» **Records to use**
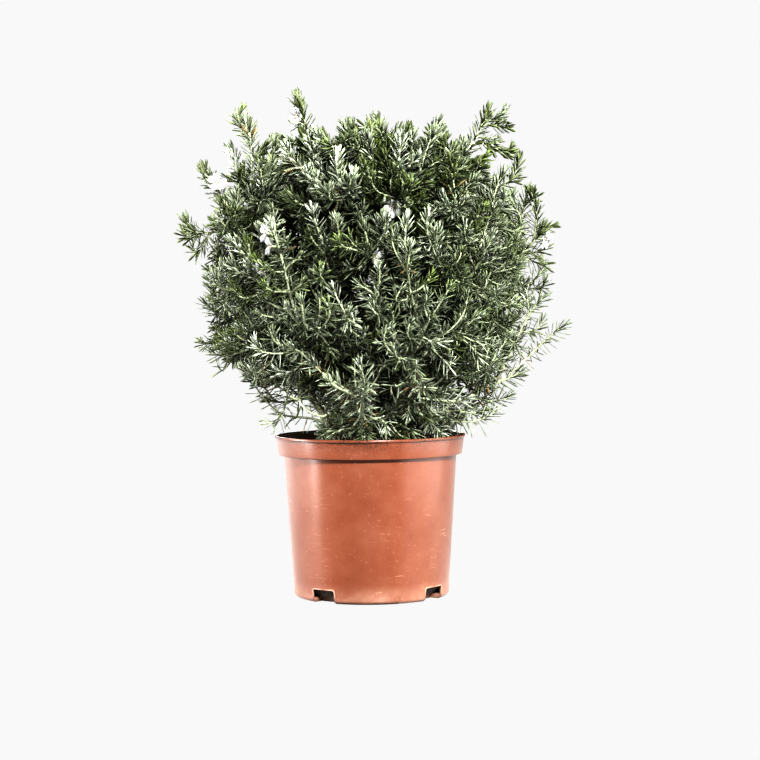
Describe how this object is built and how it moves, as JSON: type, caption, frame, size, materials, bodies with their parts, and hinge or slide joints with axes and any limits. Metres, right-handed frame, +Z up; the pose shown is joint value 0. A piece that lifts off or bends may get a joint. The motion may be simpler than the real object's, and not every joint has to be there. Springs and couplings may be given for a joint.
{
  "type": "potted coastal rosemary",
  "caption": "Bushy coastal rosemary with whorled grey-green leaves and small white blooms, standing in a round tapered plastic nursery pot.",
  "frame": {"origin": "middle of the pot's foot, on the surface that it stands on", "axes": "+Z up the pot's axis, -Y towards the side that the picture shows, +X to its right"},
  "size_m": [0.3957, 0.3336, 0.5016],
  "materials": {
    "pot_plastic": "satin moulded",
    "soil": "loose crumbs",
    "foliage": "matt leaf",
    "petals": "matt petal"
  },
  "bodies": {
    "root": {"pot": "pot_plastic", "soil": "soil", "leafy_stem_01": "foliage", "leafy_stem_02": "foliage", "leafy_stem_03": "foliage", "leafy_stem_04": "foliage", "leafy_stem_05": "foliage", "leafy_stem_06": "foliage", "leafy_stem_07": "foliage", "leafy_stem_08": "foliage", "leafy_stem_09": "foliage", "leafy_stem_10": "foliage", "leafy_stem_11": "foliage", "leafy_stem_12": "foliage", "leafy_stem_13": "foliage", "leafy_stem_14": "foliage", "leafy_stem_15": "foliage", "leafy_stem_16": "foliage", "bloom_01": "petals", "bloom_02": "petals", "bloom_03": "petals", "bloom_04": "petals", "bloom_05": "petals", "bloom_06": "petals", "bloom_07": "petals", "bloom_08": "petals", "bloom_09": "petals", "bloom_10": "petals", "bloom_11": "petals", "bloom_12": "petals", "bloom_13": "petals"}
  },
  "joints": []
}
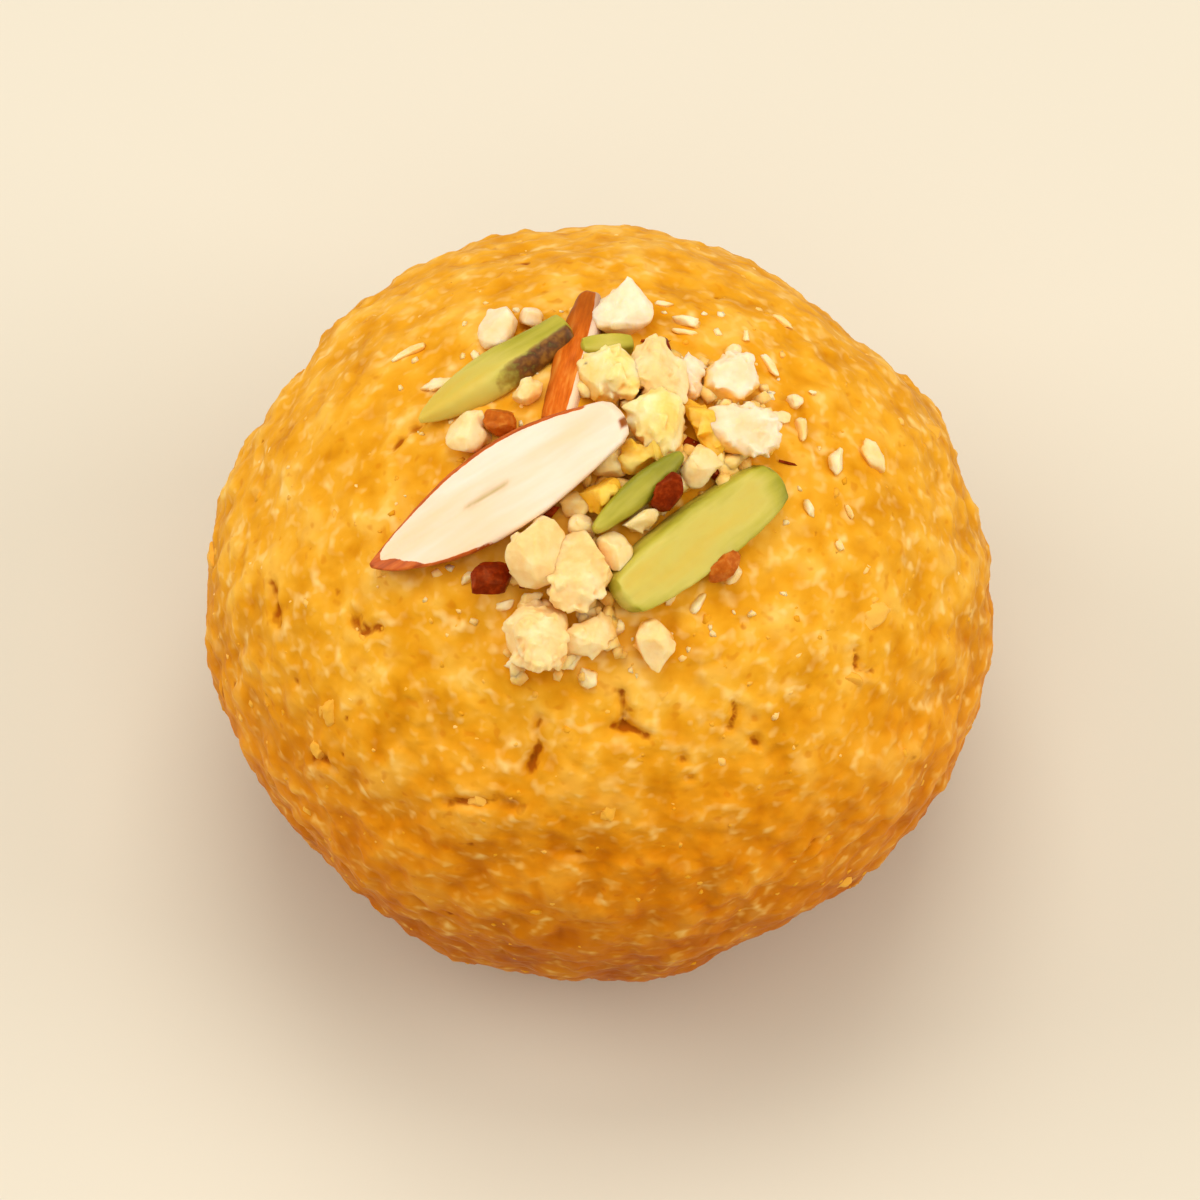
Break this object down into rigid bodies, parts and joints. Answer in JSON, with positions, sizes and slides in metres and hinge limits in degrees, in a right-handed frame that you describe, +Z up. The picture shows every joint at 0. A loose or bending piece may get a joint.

» **Problem description**
Identify the lines of the entries containing the string "axes". Copy each such line.

» **Full answer**
Describe how this object is built and how it moves, as JSON: type, caption, frame, size, materials, bodies with their parts, and hinge or slide joints with axes and any limits. Metres, right-handed frame, +Z up; the pose shown is joint value 0. A piece that lifts off or bends may get a joint. The motion may be simpler than the real object's, and not every joint has to be there. Springs and couplings may be given for a joint.
  "frame": {"origin": "middle of the pot's foot, on the surface that it stands on", "axes": "+Z up the pot's axis, -Y towards the side that the picture shows, +X to its right"},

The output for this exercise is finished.